>> Start Dataset section

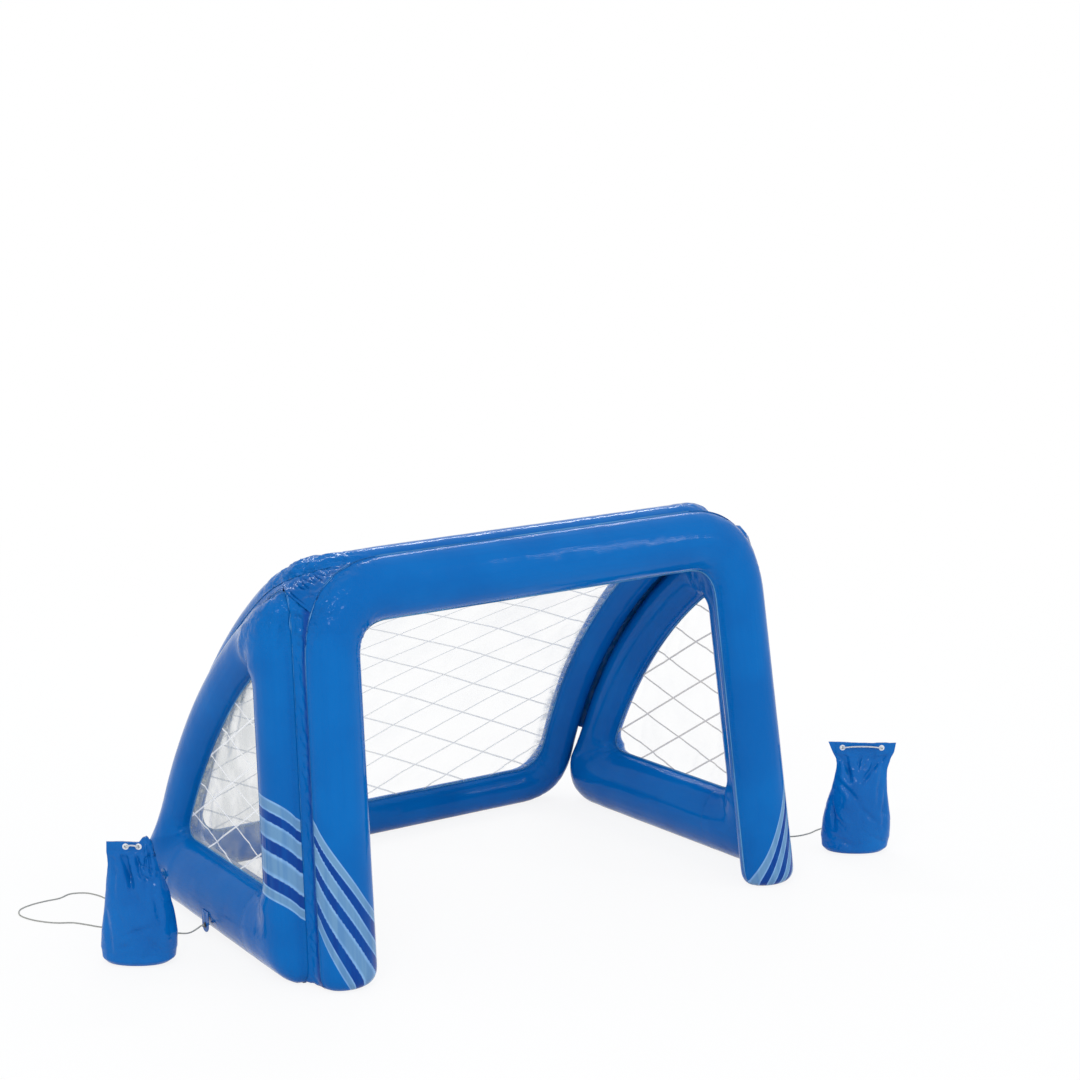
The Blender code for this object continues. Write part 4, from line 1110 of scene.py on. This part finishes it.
def press(verts, frame_in, inner, outer, level):
    """Flattens a surface round a point to a level of that point's frame."""
    back = frame_in.inverted()
    for i, v in enumerate(verts):
        local = back @ v
        away = math.hypot(local.x, local.y)
        if away > outer or abs(local.z) > 0.02:
            continue
        share = 1 - smooth(away, inner, outer)
        if local.z > level:
            local.z += (level - local.z) * share
            verts[i] = frame_in @ local


def punch(verts, faces, frame_in, radius, depth):
    """Opens a round hole: faces inside it go, and the rest of its rim moves out to the circle."""
    back = frame_in.inverted()
    inside = {}
    for i, v in enumerate(verts):
        local = back @ v
        if math.hypot(local.x, local.y) < radius and abs(local.z) < depth:
            inside[i] = local
    kept = [face for face in faces if not all(i in inside for i in face)]
    for i, local in inside.items():
        away = max(math.hypot(local.x, local.y), 1e-6)
        verts[i] = frame_in @ Vector((local.x * radius / away, local.y * radius / away, local.z))
    return kept


def valve_frames():
    flat = flat_of(SIDE_BOTTOM_BULGE)
    middle = SIDE_BOTTOM_TUBE / 2 - FLOOR_SINK
    frames = {}
    for name, side in (("left_valve", -1), ("right_valve", 1)):
        spot = Vector((side * (SIDE_X - narrowing(SIDE_VALVE_Y, middle) + flat), SIDE_VALVE_Y, middle))
        frames[name] = facing(spot, sideways(side), Vector((0, 1, 0)))
    spot = back_place(Vector((BACK_VALVE_X, 0)), flat_of(BACK_HALF_DEPTH))
    frames["back_valve"] = facing(spot, ARC.point(0, 1) - ARC.point(0), Vector((1, 0, 0)))
    ends = []
    for k in (ARCH_VALVE_FLAT, ARCH_VALVE_FLAT + 1):
        angle = 2 * math.pi * k / TUBE_SIDES
        ends.append(Vector((ARCH_HALF * math.cos(angle), ARCH_HALF_DEPTH * math.sin(angle))))
    middle = (ends[0] + ends[1]) / 2
    edge = ends[1] - ends[0]
    spot = arch_place(Vector((ARCH_VALVE_X, ARCH_LENGTH - ARCH_HALF + middle.x)), middle.y)
    frames["arch_valve"] = facing(spot, ARCH_UP * edge.y - ARCH_BACK * edge.x, Vector((1, 0, 0)))
    return frames


VALVES = valve_frames()


def chamber_piece(name, made, node, valve_name, band, mat):
    if node == "right_side_frame":
        made.verts = [drawn_in(v) for v in made.verts]
    crumple(made)
    frame_in = VALVES[valve_name]
    press(made.verts, frame_in, *VALVE_SEAT)
    made.faces = punch(made.verts, made.faces, frame_in, *VALVE_HOLE)
    if node.endswith("side_frame"):
        side = -1 if node.startswith("left") else 1
        tab = tab_frame(side) @ Matrix.Translation((0, TAB_SEAT_SHIFT * side, -TAB_THICKNESS / 2))
        press(made.verts, tab, *TAB_SEAT)
    made.verts = above_floor(made.verts)
    bands = [band(info) if band else (-1.0, 0.0) for info in made.info]
    crumpled = [
        max(gather(v) * (0.4 if v.x > 0 else 1.0), 0.10 * info[4]) for v, info in zip(made.verts, made.info)
    ]
    obj = add_mesh(name, made.verts, made.faces, mat, {
        "along": [info[0] for info in made.info],
        "seam": [info[2] for info in made.info],
        "crumpled": crumpled,
        "band": [item[0] for item in bands],
        "printed": [item[1] for item in bands],
    })
    return piece(obj, "goal", "blue_vinyl", node)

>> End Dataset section

Set task: All lines from the beginning of the material above through the one with "verts[i] = frame_in @ local" need to be returned exactly; please return those and only those.

Full answer:
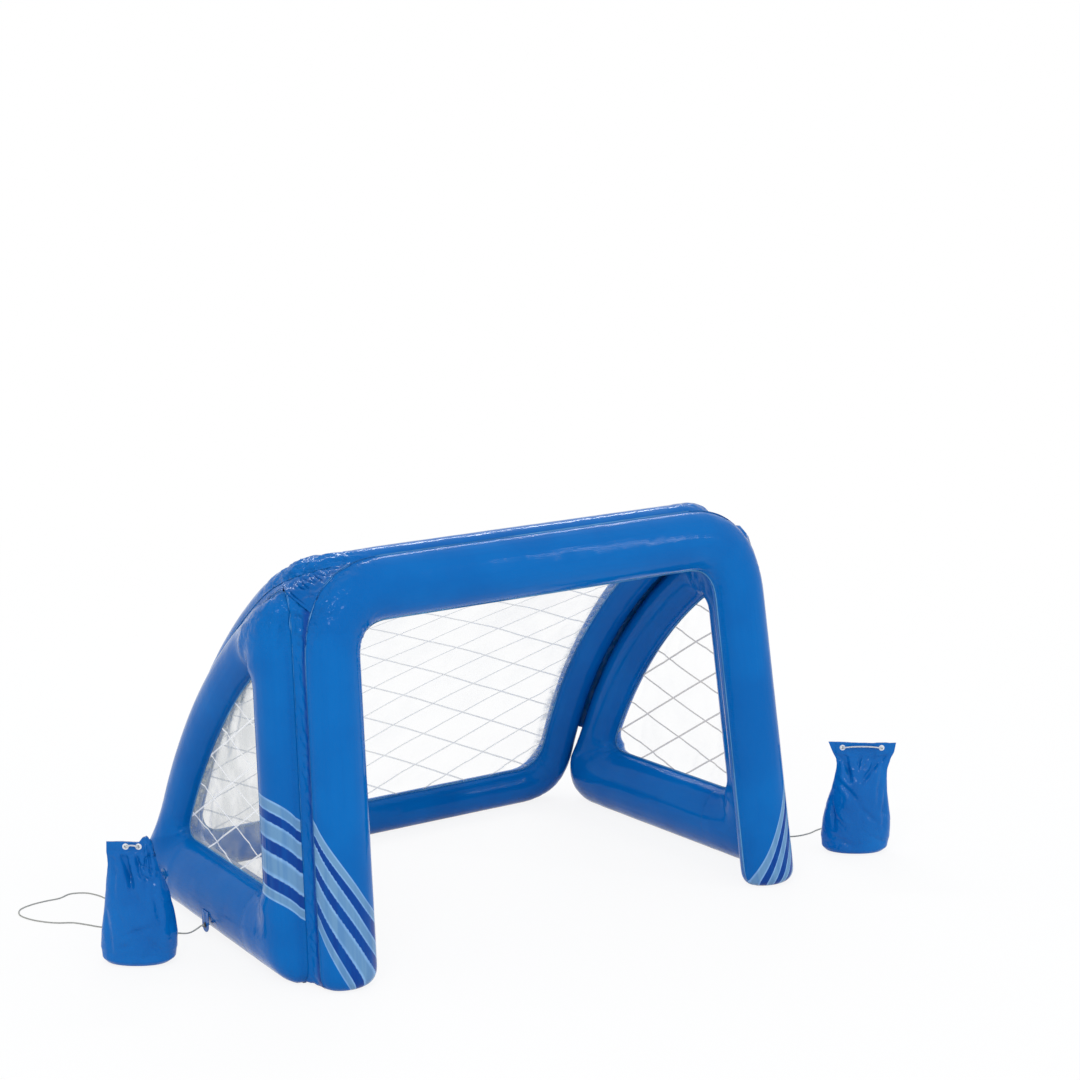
The Blender code for this object continues. Write part 4, from line 1110 of scene.py on. This part finishes it.
def press(verts, frame_in, inner, outer, level):
    """Flattens a surface round a point to a level of that point's frame."""
    back = frame_in.inverted()
    for i, v in enumerate(verts):
        local = back @ v
        away = math.hypot(local.x, local.y)
        if away > outer or abs(local.z) > 0.02:
            continue
        share = 1 - smooth(away, inner, outer)
        if local.z > level:
            local.z += (level - local.z) * share
            verts[i] = frame_in @ local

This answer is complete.